The idea behind Prime is one of the oldest in the book – exclusivity. A loyalty program that offered free shipping for customers who were willing to buy their products online rather than at their nearest superstore. It wasn’t free and it was limited to free two-day shipping when it was first introduced.

But, very soon, it started expanding and actually becoming bloated with value, until today Amazon Prime is one of the world’s most successful and fast-growing loyalty programs for an e-commerce company. Or any company, for that matter.

Interestingly, despite the plethora of benefits, freebies and advantages that a Prime membership brings to a user today, it’s still that very first free two-day shipping offer that brings in the most members every year.

Estimates put Amazon Prime memberships at around the 60 million mark globally at the middle of 2016. After Amazon’s recent successes over the holiday season, that number should have gone up significantly in the United States alone. U.S. membership was estimated at 41 million in July 2016 by the same Morgan Stanley analyst, who also predicts that the global Prime membership base could cross 100 million by 2018.

Evercore estimates show that Prime membership in the U.S. alone is very close to hitting 64 million.

With that kind of fan base, Amazon is gaining more stability with every new market it goes into. They’re only into about a dozen countries so far, and that will probably be the extent of their International reach. They have no need to go into smaller markets where already-wafer-thin retail margins are even skinnier.

But as they enter each market, Prime quickly follows. As with AWS, Prime has several years of growth ahead of it. The stronger it gets, the better for Amazon’s stability as a retail giant.

The Third Pillar of Longevity – Amazon Echo, Alexa or Beyond Both?
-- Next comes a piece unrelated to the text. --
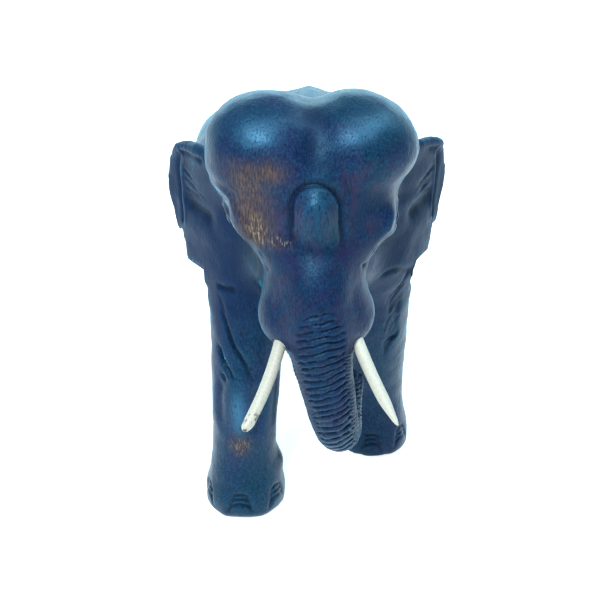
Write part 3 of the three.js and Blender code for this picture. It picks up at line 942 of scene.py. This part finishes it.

Amazon’s Echo line of products did exceedingly well over the past two years, and the most recent estimate on the Echo range’s cumulative sales since launch in 2014 stands at 5.1 million. Again, that was prior to this holiday season’s count so we wouldn’t be surprised if they’re very close to 6 million units sold by now.

Amazon recently reported that Amazon Echo sold 9 times more units during Cyber Weekend 2016 than during the same period in 2015.

But the real pillar of longevity is not going to come from the Amazon Echo or Tap or Dot or any possible future model. It’s going to come from Alexa. The Echo was merely the vehicle that brought the virtual diva into the spotlight.

Going even deeper, it is Alexa’s growing capabilities and skills that will give Amazon their next pillar.

The moment Amazon opened up its APIs for Alexa through the Alexa Skills Kit (ASK) in August 2015, developers and product companies have been looking for ways to use the tech in their own products, or develop new skills for Alexa.

But Amazon didn’t just wave a wand and expect developers to come swarming to them. They actively targeted independent developers, product companies and software start-ups to get them to create more and more useful skills for Alexa. The $100 million Alexa Fund helped, as did partnerships with key industry influencers in television manufacturing (Westinghouse), automobiles (Ford), refrigerators (LG), smartphones (Huawei Mate 9) and others in the sphere of connected products.

Several big companies are integrating the technology with their own products to increase the inherent value of those products; Alexa is continually and abundantly receiving new skills in a crowd-sourced kind of way because it adds value to the average, everyday refrigerator, smartphone, television and car, among other things.

Amazon’s growth will further be fueled by the growth of Alexa, because if Alexa’s going to be on everything, then Amazon will be on everything. Just as Google used Search to get everywhere, Amazon will now use Alexa to go everywhere the virtual voice assistant takes it.

Alexa Everywhere; Amazon Everywhere

In a matter of months Alexa will be making its way into automobiles, home appliances, smartphones and several other consumer-focused products on the market.

But Amazon doesn’t charge for the APIs – they’re free for anyone to come and integrate Alexa with a product. So how does this benefit Amazon’s growth?

We have to remember: the bigger picture here for Amazon is that Alexa will help guide just about everyone back to its master’s retail portal – the part of the business Amazon is really good at.

Why?

Because the Alexa that everyone will be using will already have access to Amazon’s retail catalog by default. Every other skill only goes on top of what’s already there. A company can very well disable and enable the skills it chooses Alexa to have on its own product, but it can’t shut down Alexa’s link back to Amazon retail. In fact, that’s one of the biggest value-additions Alexa brings to the equation in the first place.

That’s also the reason why Alexa will form the next pillar longevity for Amazon. It’s not the Echo as much as the “voice behind the Echo” that will cement Amazon’s position more strongly than ever before in the retail segment.

AWS is the only one of its pillars that doesn’t have parallel connections with the retail part of Amazon’s business, and will probably be the last such silo Amazon builds. All of their current efforts for the future…Alexa integrations, Amazon Go physical stores, drone deliveries with a massive “mothership” fulfillment center hovering 45,000 feet above you…all of that is designed to eventually make Amazon the largest retailer in the world by any yardstick – sales volume, number of products, earnings, profitability, memberships, etc.

Just as AWS and Prime have helped stabilize Amazon as a profitable business and not merely a growing one, Alexa will act as a conduit for voice shopping and a myriad other voice-based services that all point back to revenues for Amazon Technologies Inc.

Of course, this isn’t going to happen overnight. It’ll take at least another few years for Alexa to entrench herself nicely into the consumer durables market segment and yield Amazon the kind of results that AWS and Prime now do.

But the pattern of Alexa’s growth is unmistakable, and that yield will come.

And to think, it all started out with a simple black cylindrical speaker that you could speak to.